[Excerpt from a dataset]
______

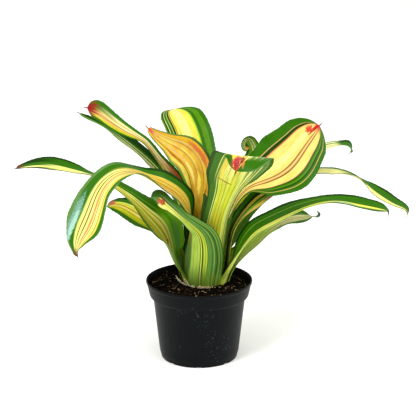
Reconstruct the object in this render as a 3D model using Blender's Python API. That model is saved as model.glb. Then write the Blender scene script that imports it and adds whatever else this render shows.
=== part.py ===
"""Potted variegated bromeliad: a rosette of strap leaves in a 12 cm nursery pot.

Blender 4.5, metres, +Z up. The origin is the middle of the pot's underside, +X is to the right of the
side with the folded front leaf, and that side faces -Y. Dimensions below are in millimetres and are
scaled once, where a mesh is made.
"""

import math

import bmesh
import bpy
import numpy as np
from mathutils import Matrix

MM = 0.001

# ---------------------------------------------------------------- driving dimensions, in millimetres

POT_HEIGHT = 91.0
POT_RIM_RADIUS = 60.0
POT_COLLAR_BOTTOM = 72.0        # where the deep collar steps in to the plain wall
POT_WALL = 1.3
POT_STEPS = 40
FOOT_RADIUS = 41.0
FOOT_RING_WIDTH = 3.6
FLOOR_PAD_RADIUS = 14.0         # flat pad under the middle of the floor, level with the foot ring
FLOOR_LIFT = 2.0                # the floor between pad and foot ring is raised by this much
FLOOR_THICKNESS = 1.5
DRAIN_HOLES = 6
DRAIN_HOLE_RADIUS = 3.0
DRAIN_RING_RADIUS = 27.0
FOOT_NOTCHES = 8
FOOT_NOTCH_WIDTH = 6.0

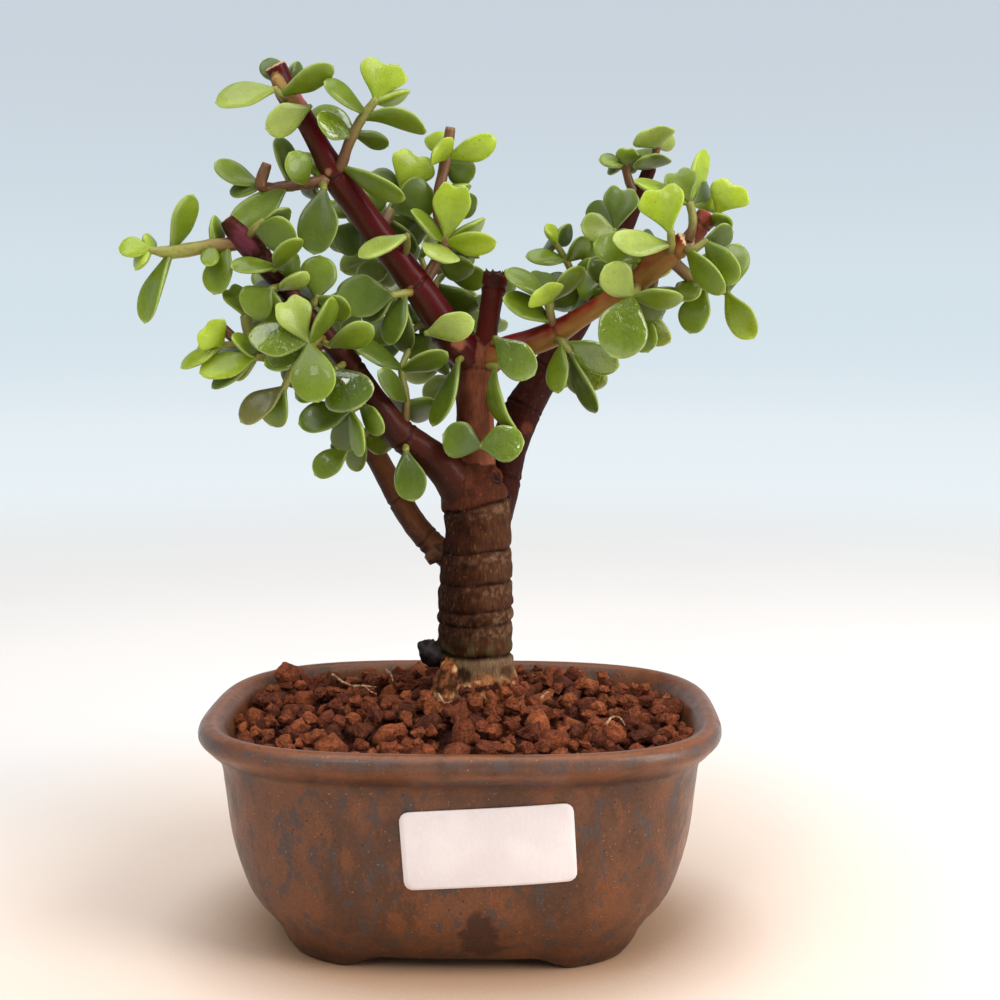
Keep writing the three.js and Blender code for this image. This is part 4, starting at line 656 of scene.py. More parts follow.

______

### Exercise directions
Copy out the whole listing exactly as written.

### Written response
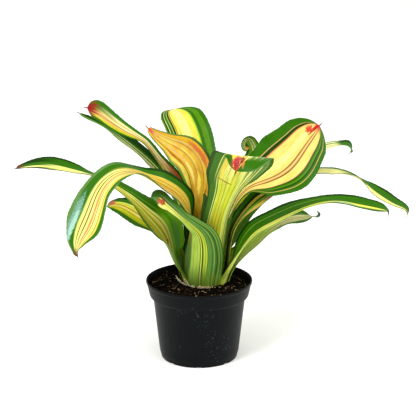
Reconstruct the object in this render as a 3D model using Blender's Python API. That model is saved as model.glb. Then write the Blender scene script that imports it and adds whatever else this render shows.
=== part.py ===
"""Potted variegated bromeliad: a rosette of strap leaves in a 12 cm nursery pot.

Blender 4.5, metres, +Z up. The origin is the middle of the pot's underside, +X is to the right of the
side with the folded front leaf, and that side faces -Y. Dimensions below are in millimetres and are
scaled once, where a mesh is made.
"""

import math

import bmesh
import bpy
import numpy as np
from mathutils import Matrix

MM = 0.001

# ---------------------------------------------------------------- driving dimensions, in millimetres

POT_HEIGHT = 91.0
POT_RIM_RADIUS = 60.0
POT_COLLAR_BOTTOM = 72.0        # where the deep collar steps in to the plain wall
POT_WALL = 1.3
POT_STEPS = 40
FOOT_RADIUS = 41.0
FOOT_RING_WIDTH = 3.6
FLOOR_PAD_RADIUS = 14.0         # flat pad under the middle of the floor, level with the foot ring
FLOOR_LIFT = 2.0                # the floor between pad and foot ring is raised by this much
FLOOR_THICKNESS = 1.5
DRAIN_HOLES = 6
DRAIN_HOLE_RADIUS = 3.0
DRAIN_RING_RADIUS = 27.0
FOOT_NOTCHES = 8
FOOT_NOTCH_WIDTH = 6.0

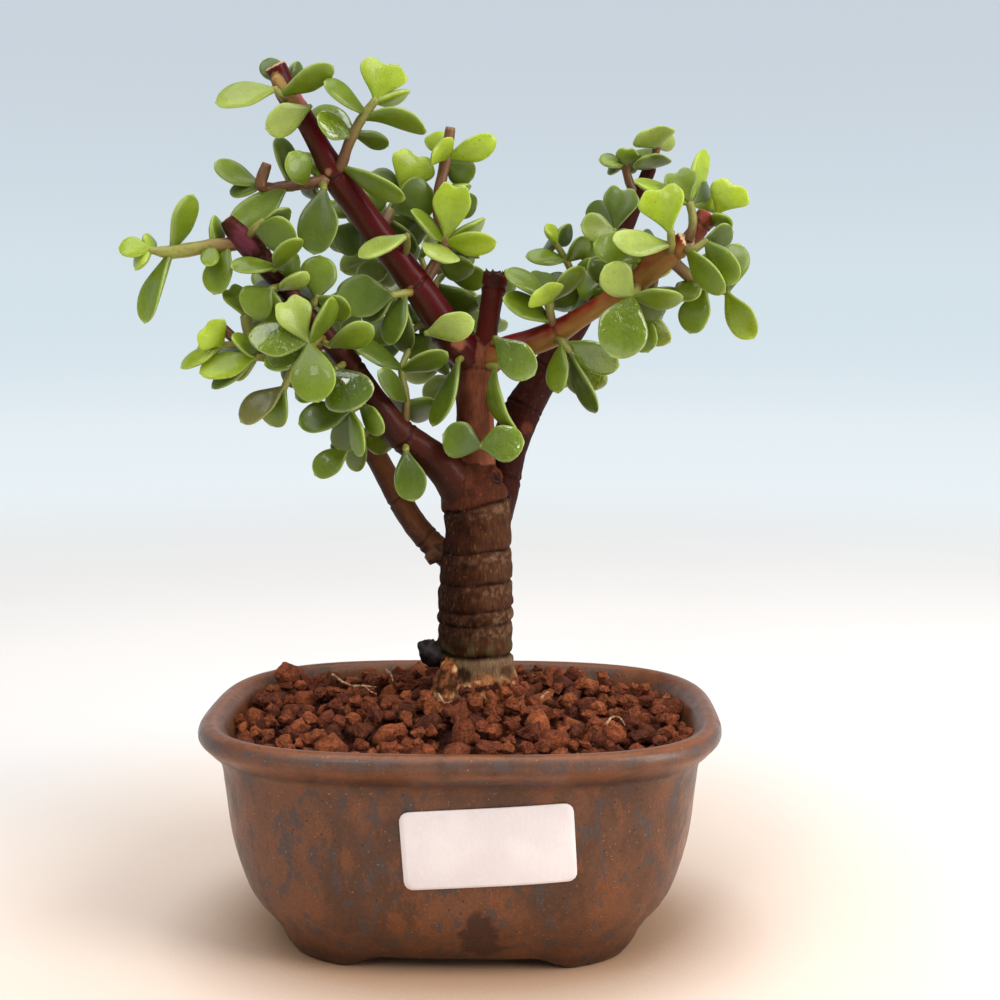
Keep writing the three.js and Blender code for this image. This is part 4, starting at line 656 of scene.py. More parts follow.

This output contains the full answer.